- Born: Croydon
- Education: St. Thomas's Hospital Medical School
- Scientific career
- Workplaces: University of Oxford
- Thesis: New directions in artemisinin-based combination therapy : chemotherapeutic studies of multi-drug resistant falciparum malaria. (2007)

= Elizabeth Ashley (scientist) =

British microbiologist

Elizabeth Ashley is a British physician who is Director of the Laos-Oxford-Mahosot Hospital-Wellcome Trust Research Unit (LOMWRU) in Laos. She specialises in infectious diseases and medical microbiology and virology. She is an associate editor for the Malaria Journal and serves on the Council of the International Society for Infectious Diseases.

== Early life and education ==
Ashley grew up in Croydon. She attended a comprehensive school, where she specialised in mathematics, science and French. She became interested in medicine as a teenager, and trained as a physician in London. She completed an intercalated degree in sociology. In 2000, Ashley moved to Mae Sot, to the Shoklo Malaria Research Unit to provide healthcare for people living around the Thai-Myanmar border. She worked under the supervision of Nick White and Francois Nosten. She realised that malaria research was her vocation in 2006. Based on her experiences in these places, Ashley completed a doctorate on chemotherapeutic studies. She worked as a clinician in Paris and London. In Paris she worked for Médecins Sans Frontières. Her current place of work, LOMWRU is in the Mahosot Hospital in Laos.

== Research and career ==
Ashley was appointed head of the Tracking Resistance to Artemisinin Collaboration (TRAC) in 2011. Under her leadership, the organisation mapped the extent of artemisinin resistance in Plasmodium falciparum. The trial included 15 sites in 10 counties of Asia and Africa.

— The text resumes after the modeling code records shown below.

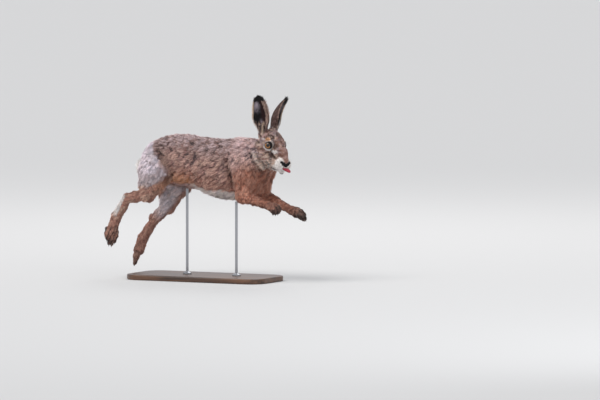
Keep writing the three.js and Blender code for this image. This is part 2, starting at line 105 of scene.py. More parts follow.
def noise(p, size, seed=0):
    """Values at the corners of a cubic lattice of the given size, blended smoothly between; -1 to 1."""
    q = p / size
    cell = np.floor(q).astype(np.int64)
    f = q - cell
    f = f * f * (3 - 2 * f)
    total = 0
    for a in (0, 1):
        for b in (0, 1):
            for c in (0, 1):
                share = (
                    (f[:, 0] if a else 1 - f[:, 0])
                    * (f[:, 1] if b else 1 - f[:, 1])
                    * (f[:, 2] if c else 1 - f[:, 2])
                )
                total = total + share * scramble(cell[:, 0] + a, cell[:, 1] + b, cell[:, 2] + c, seed)
    return total * 2 - 1


def nearest_seed(p, size, seed=0):
    """One seed point in every lattice cell; gives each point the nearest of them and that one's number."""
    cell = np.floor(p / size).astype(np.int64)
    best = np.full(len(p), np.inf)
    place = np.zeros_like(p)
    number = np.zeros(len(p))
    for a in (-1, 0, 1):
        for b in (-1, 0, 1):
            for c in (-1, 0, 1):
                i, j, k = cell[:, 0] + a, cell[:, 1] + b, cell[:, 2] + c
                spot = np.stack(
                    [
                        i + scramble(i, j, k, seed),
                        j + scramble(i, j, k, seed + 1),
                        k + scramble(i, j, k, seed + 2),
                    ],
                    axis=1,
                ) * size
                far = np.sum((spot - p) ** 2, axis=1)
                nearer = far < best
                best[nearer] = far[nearer]
                place[nearer] = spot[nearer]
                number[nearer] = scramble(i, j, k, seed + 3)[nearer]
    return place, number


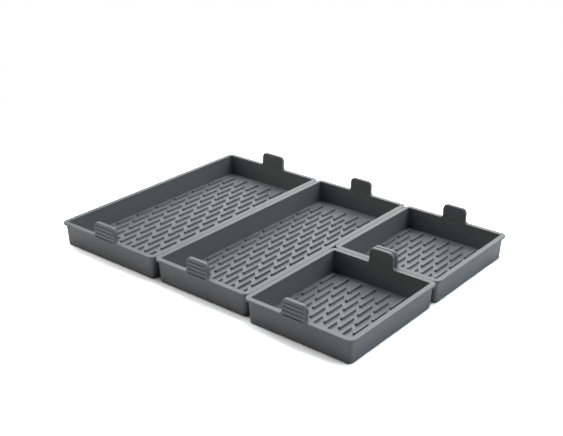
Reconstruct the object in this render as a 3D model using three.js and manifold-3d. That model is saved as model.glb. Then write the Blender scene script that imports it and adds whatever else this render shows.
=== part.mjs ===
// A set of four silicone trays that divide a half-sheet baking pan into compartments.
// Two long trays and two short ones stand side by side. Each is one moulding: a floor
// with raised ribs in a brick pattern, four drafted walls, an overhanging rim, and a
// grip tab at the middle of each end wall that flexes on its root.
// Millimetres, +X across the set, +Y from its front to its back, +Z up. The origin is
// on the surface that the trays stand on, under the middle of the set.

import * as THREE from 'three';
import { mergeVertices } from 'three/addons/utils/BufferGeometryUtils.js';
import Module from 'manifold-3d';

// Trays, measured over their rims.
const WIDE_TRAY_WIDTH = 152.5;
const LONG_TRAY_WIDTH = 133.3;
const SMALL_TRAY_WIDTH = 134.5;
const LONG_TRAY_LENGTH = 297.6;
const SMALL_TRAY_LENGTH = 151.6;
const TRAY_HEIGHT = 28.6;

// How the trays stand in the row: set down by hand, a little off each other.
const RIM_GAP = 0.3;
const SMALL_TRAY_GAP = 0.3;
const LONG_TRAY_BACKSET = 1.4;
const SMALL_TRAYS_FORWARD = 4.1;

// Walls and rim.
const WALL = 3.0;
const RIM_WIDTH = 5.9;
const RIM_DEPTH = 2.8;
const RIM_CORNER_RADIUS = 7.5;
const RIM_EDGE_RADIUS = 0.3;
const RIM_LOWER_EDGE = 0.3;
const RIM_INNER_EDGE = 0.3;
const WALL_DRAFT = 1.2;
const BASE_EDGE_RADIUS = 0.8;

// Floor and its ribs.
const FLOOR = 2.7;
const FLOOR_FILLET = 0.8;
const RIB_HEIGHT = 2.6;
const RIB_LENGTH = 25.0;
const RIB_BASE_WIDTH = 2.8;
const RIB_TOP_WIDTH = 2.3;
const RIB_END_SLOPE = 0.3;
const RIB_ROW_PITCH = 32.7;
const RIB_EDGE_MARGIN = 2.5;
const WIDE_RIB_PITCH = 10.22;
const RIB_PITCH = 8.96;
const WIDE_RIB_SHIFT = [-1.6, 3.5];

// Grip tabs, and how far the front and the back one stand off the middle of their walls.
const WIDE_TAB_WIDTH = 34.6;
const TAB_WIDTH = 30.2;
const TAB_HEIGHT = 17.4;
const WIDE_TAB_SHIFTS = [0.5, 2.1];
const LONG_TAB_SHIFTS = [-1.8, 0.4];
const SMALL_FRONT_TAB_SHIFTS = [-2.8, -0.6];
const SMALL_BACK_TAB_SHIFTS = [-0.6, -0.6];
const TAB_TOP_THICKNESS = 5.2;
const TAB_SETBACK = 0.9;
const TAB_INNER_STEP = 0.4;
const TAB_LEAN_DEGREES = 3.2;
const TAB_CORNER_RADIUS = 6.0;
const TAB_FLARE = 3.0;
const TAB_ROOT_RADIUS = 2.0;
const TAB_ROOT_CLEARANCE = 0.3;
const TAB_SHOULDER_DEGREES = 24;
const TAB_BORDER = 2.3;
const GRIP_RECESS = 0.5;
const GRIP_DEPTH = 0.5;
const GRIP_GROOVES = 3;
const GRIP_GROOVE = 1.1;
const GRIP_PITCH = 4.55;
const GRIP_FIRST = 4.1;

const CORNER_STEPS = 4;
const ROOT_STEPS = 8;
const OVERSHOOT = 1.0;
const RIB_BURIED = 0.5;

const silicone = new THREE.MeshStandardMaterial({ color: 0x4b4e52, roughness: 0.55, metalness: 0 });
const tabSilicone = new THREE.MeshStandardMaterial({ color: 0x585b5f, roughness: 0.55, metalness: 0 });

const wasm = await Module();
wasm.setup();

// A closed three.js geometry as a solid that can be joined and cut.
function toSolid(geometry) {
  const bare = geometry.clone();
  bare.deleteAttribute('normal');
  bare.deleteAttribute('uv');
  const merged = mergeVertices(bare, 1e-4);
  return new wasm.Manifold(new wasm.Mesh({
    numProp: 3,
    vertProperties: new Float32Array(merged.attributes.position.array),
    triVerts: new Uint32Array(merged.index.array),
  }));
}

function toGeometry(solid) {
  const mesh = solid.getMesh();
  const geometry = new THREE.BufferGeometry();
  geometry.setAttribute('position', new THREE.BufferAttribute(new Float32Array(mesh.vertProperties), 3));
  geometry.setIndex(new THREE.BufferAttribute(new Uint32Array(mesh.triVerts), 1));
  geometry.computeVertexNormals();
  return geometry;
}

// One horizontal outline: a rectangle with round corners, set in from the rim's edge.
function roundedOutline(width, length, inset, z) {
  const radius = Math.max(RIM_CORNER_RADIUS - inset, RIM_LOWER_EDGE);
  const halfX = width / 2 - inset - radius;
  const halfY = length / 2 - inset - radius;
  const centres = [[halfX, -halfY], [halfX, halfY], [-halfX, halfY], [-halfX, -halfY]];
  const points = [];
  centres.forEach(([x, y], corner) => {
    for (let step = 0; step <= CORNER_STEPS; step += 1) {
      const angle = (corner - 1 + step / CORNER_STEPS) * Math.PI / 2;
      points.push([x + radius * Math.cos(angle), y + radius * Math.sin(angle), z]);
    }
  });
  return points;
}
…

In 2016, Ashley was appointed the Director of Clinical Research at the Myanmar Oxford Clinical Research Unit (MOCRU). She was appointed Director of the Laos-Oxford-Mahosot Hospital-Wellcome Trust Research Unit (LOMWRU) in Laos in 2019. The research collaboration involves almost 100 scientists, and studies infectious diseases in Vientiane. She has overseen the development of antimicrobial prescribing guidelines in Lao. Ashley was appointed Professor of Tropical Medicine in 2020.